= Data excerpt =
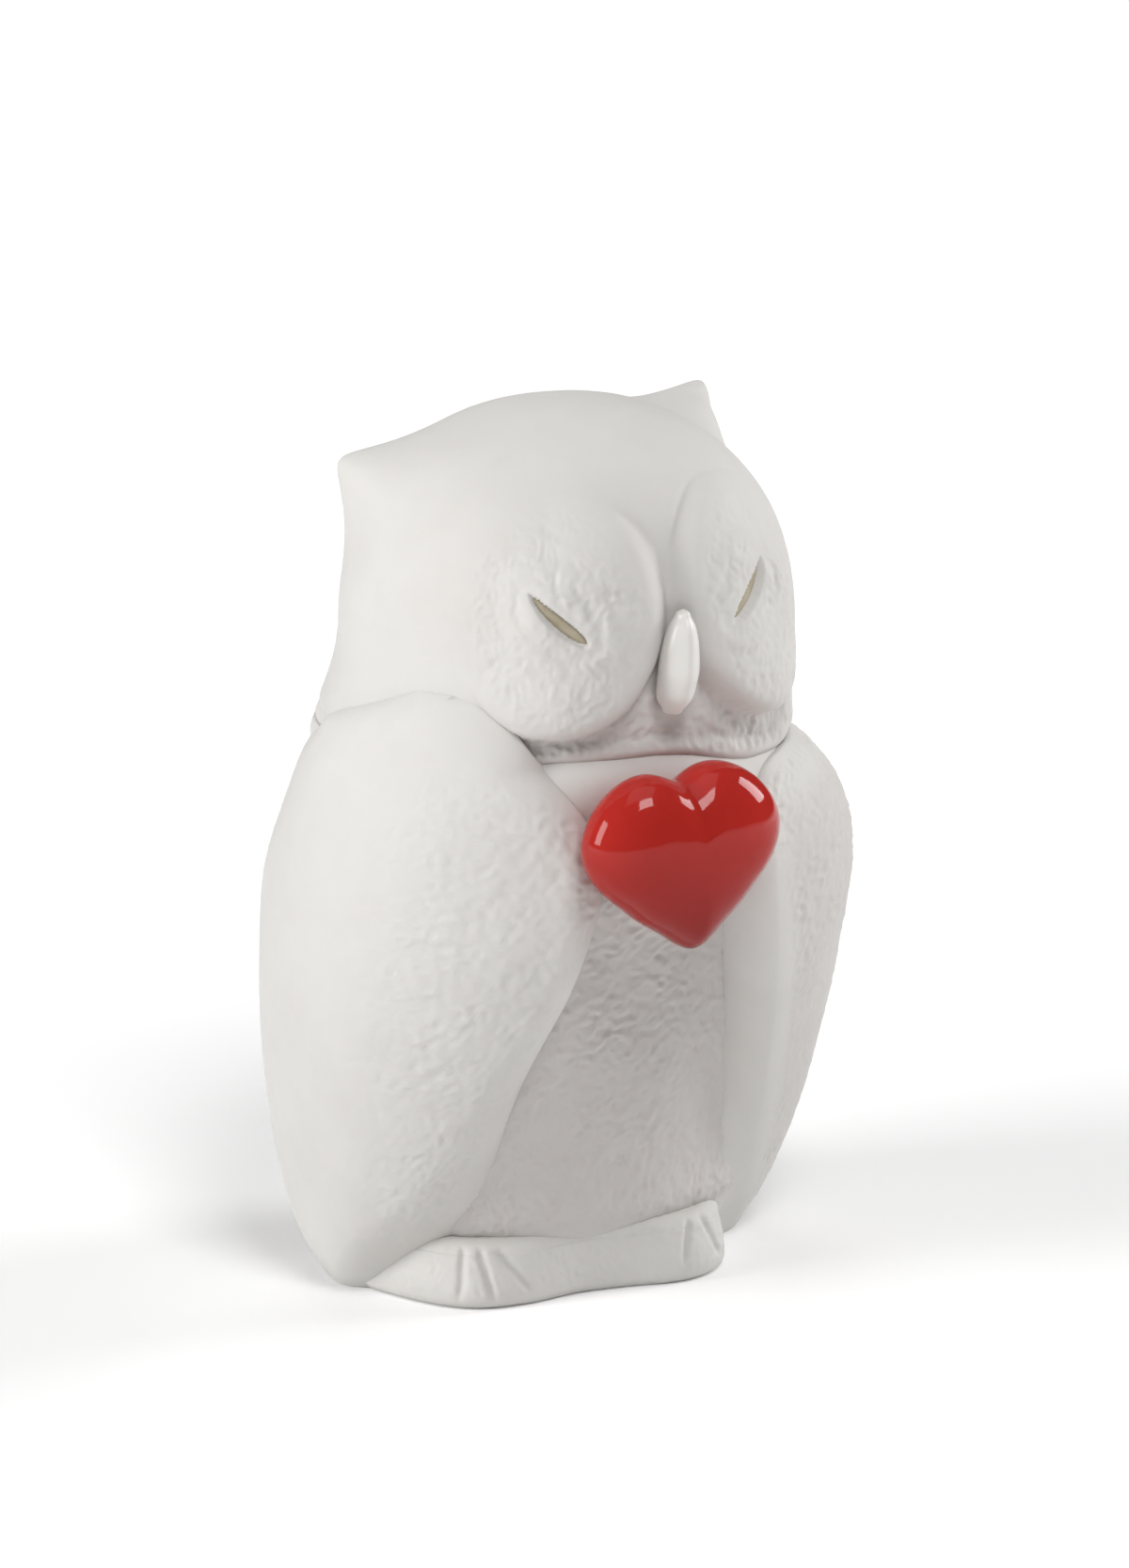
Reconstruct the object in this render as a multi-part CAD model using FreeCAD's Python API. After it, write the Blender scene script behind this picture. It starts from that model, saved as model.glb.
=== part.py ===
import FreeCAD, Part
import math
import os

# Owl figurine in bisque porcelain, holding a red glazed heart.
# Millimetres, +Z up, the owl faces -Y, its own left side is +X.
# Origin: middle of the footprint, on the surface it stands on.

os.makedirs("parts", exist_ok=True)
V = FreeCAD.Vector

# ------------------------------------------------------------------ sizes
OFFSET_X = -0.654            # puts the middle of the overall box on the Z axis
OFFSET_Y = 5.385
NECK_Z = 67.4             # underside of the head casting
SEAM_T = 0.4              # slip layer under the head
HEAD_TOP = 105.4          # crown of the dome
DOME_START = 93.0
DOME_POWER = 2.0
HEAD_TURN = 0.0           # degrees the head is turned towards its left
WALL = 3.2                # slip-cast wall
FLOOR_T = 4.0             # thickness of the base of the body casting
VENT_R = 4.0              # pour and vent hole in the base
VENT_F = -3.0             # its place, forward of the axis
SECTION_N = 2.15          # squareness of the plan sections
FACE_N = 2.5              # squarer across the face

# head sections: height, half width, reach forward, reach back
HEAD_Z = [67.4, 68.6, 72.0, 78.0, 84.0, 90.0, 93.0]
HEAD_A = [26.4, 27.4, 27.4, 27.0, 26.6, 25.8, 24.8]
HEAD_F = [26.6, 27.8, 28.2, 28.0, 27.6, 26.4, 25.0]
HEAD_B = [25.2, 25.6, 24.2, 22.2, 19.8, 18.4, 17.7]

# body sections
BODY_Z = [0.0, 4.0, 8.0, 15.0, 25.0, 35.0, 45.0, 55.0, 62.0, 67.0]
BODY_A = [20.5, 22.5, 24.5, 27.5, 29.5, 30.2, 30.2, 29.2, 28.0, 26.2]
BODY_F = [13.0, 14.5, 17.0, 18.5, 20.0, 22.0, 24.2, 26.2, 27.4, 26.4]
BODY_B = [19.0, 21.0, 23.0, 25.5, 27.0, 27.6, 27.6, 27.2, 26.6, 25.2]

# outer hull the folded wings follow, right (-X) and left (+X)
RW_Z = [0.0, 5.0, 10.0, 20.0, 30.0, 40.0, 50.0, 58.0, 66.0, 72.0, 76.0]
RW_A = [27.5, 30.8, 32.5, 34.8, 35.8, 36.2, 35.4, 33.8, 30.6, 28.6, 26.6]
RW_F = [10.0, 14.0, 17.0, 22.0, 26.0, 29.0, 30.5, 30.5, 29.5, 27.6, 25.6]
RW_B = [22.0, 25.5, 27.5, 29.0, 29.4, 29.2, 28.8, 28.4, 27.6, 26.4, 24.4]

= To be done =
Can you give every line above again, exactly as written?

= Complete output =
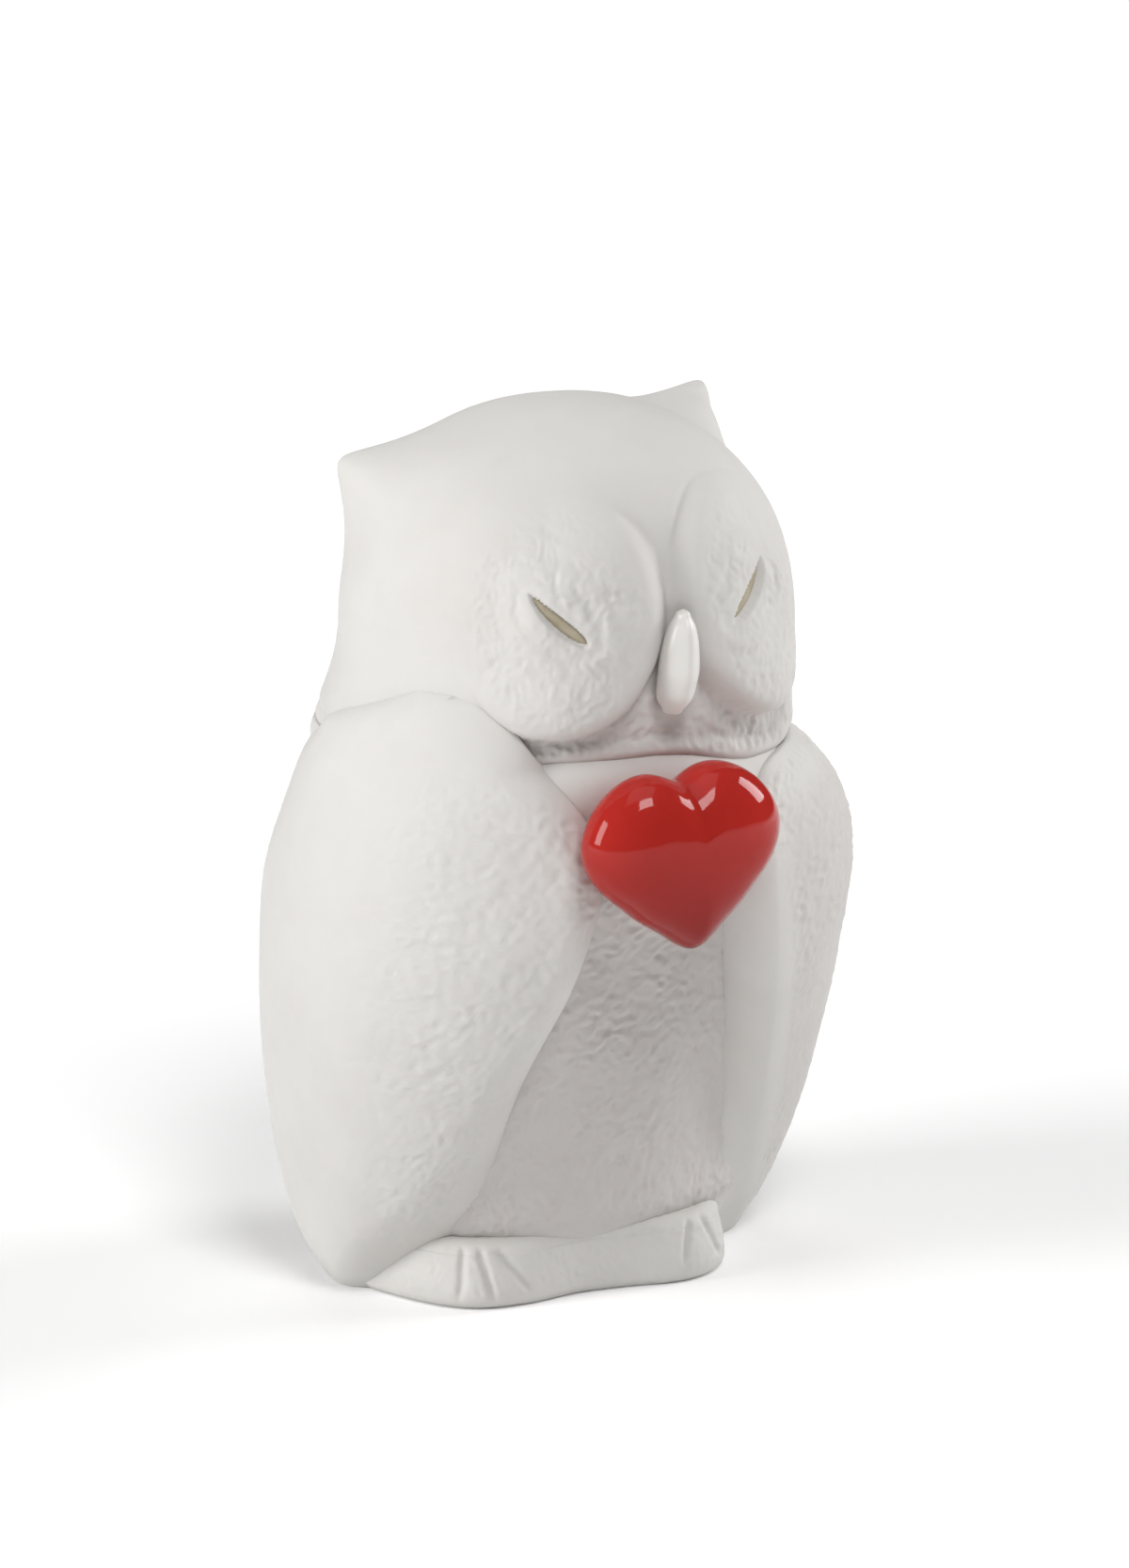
Reconstruct the object in this render as a multi-part CAD model using FreeCAD's Python API. After it, write the Blender scene script behind this picture. It starts from that model, saved as model.glb.
=== part.py ===
import FreeCAD, Part
import math
import os

# Owl figurine in bisque porcelain, holding a red glazed heart.
# Millimetres, +Z up, the owl faces -Y, its own left side is +X.
# Origin: middle of the footprint, on the surface it stands on.

os.makedirs("parts", exist_ok=True)
V = FreeCAD.Vector

# ------------------------------------------------------------------ sizes
OFFSET_X = -0.654            # puts the middle of the overall box on the Z axis
OFFSET_Y = 5.385
NECK_Z = 67.4             # underside of the head casting
SEAM_T = 0.4              # slip layer under the head
HEAD_TOP = 105.4          # crown of the dome
DOME_START = 93.0
DOME_POWER = 2.0
HEAD_TURN = 0.0           # degrees the head is turned towards its left
WALL = 3.2                # slip-cast wall
FLOOR_T = 4.0             # thickness of the base of the body casting
VENT_R = 4.0              # pour and vent hole in the base
VENT_F = -3.0             # its place, forward of the axis
SECTION_N = 2.15          # squareness of the plan sections
FACE_N = 2.5              # squarer across the face

# head sections: height, half width, reach forward, reach back
HEAD_Z = [67.4, 68.6, 72.0, 78.0, 84.0, 90.0, 93.0]
HEAD_A = [26.4, 27.4, 27.4, 27.0, 26.6, 25.8, 24.8]
HEAD_F = [26.6, 27.8, 28.2, 28.0, 27.6, 26.4, 25.0]
HEAD_B = [25.2, 25.6, 24.2, 22.2, 19.8, 18.4, 17.7]

# body sections
BODY_Z = [0.0, 4.0, 8.0, 15.0, 25.0, 35.0, 45.0, 55.0, 62.0, 67.0]
BODY_A = [20.5, 22.5, 24.5, 27.5, 29.5, 30.2, 30.2, 29.2, 28.0, 26.2]
BODY_F = [13.0, 14.5, 17.0, 18.5, 20.0, 22.0, 24.2, 26.2, 27.4, 26.4]
BODY_B = [19.0, 21.0, 23.0, 25.5, 27.0, 27.6, 27.6, 27.2, 26.6, 25.2]

# outer hull the folded wings follow, right (-X) and left (+X)
RW_Z = [0.0, 5.0, 10.0, 20.0, 30.0, 40.0, 50.0, 58.0, 66.0, 72.0, 76.0]
RW_A = [27.5, 30.8, 32.5, 34.8, 35.8, 36.2, 35.4, 33.8, 30.6, 28.6, 26.6]
RW_F = [10.0, 14.0, 17.0, 22.0, 26.0, 29.0, 30.5, 30.5, 29.5, 27.6, 25.6]
RW_B = [22.0, 25.5, 27.5, 29.0, 29.4, 29.2, 28.8, 28.4, 27.6, 26.4, 24.4]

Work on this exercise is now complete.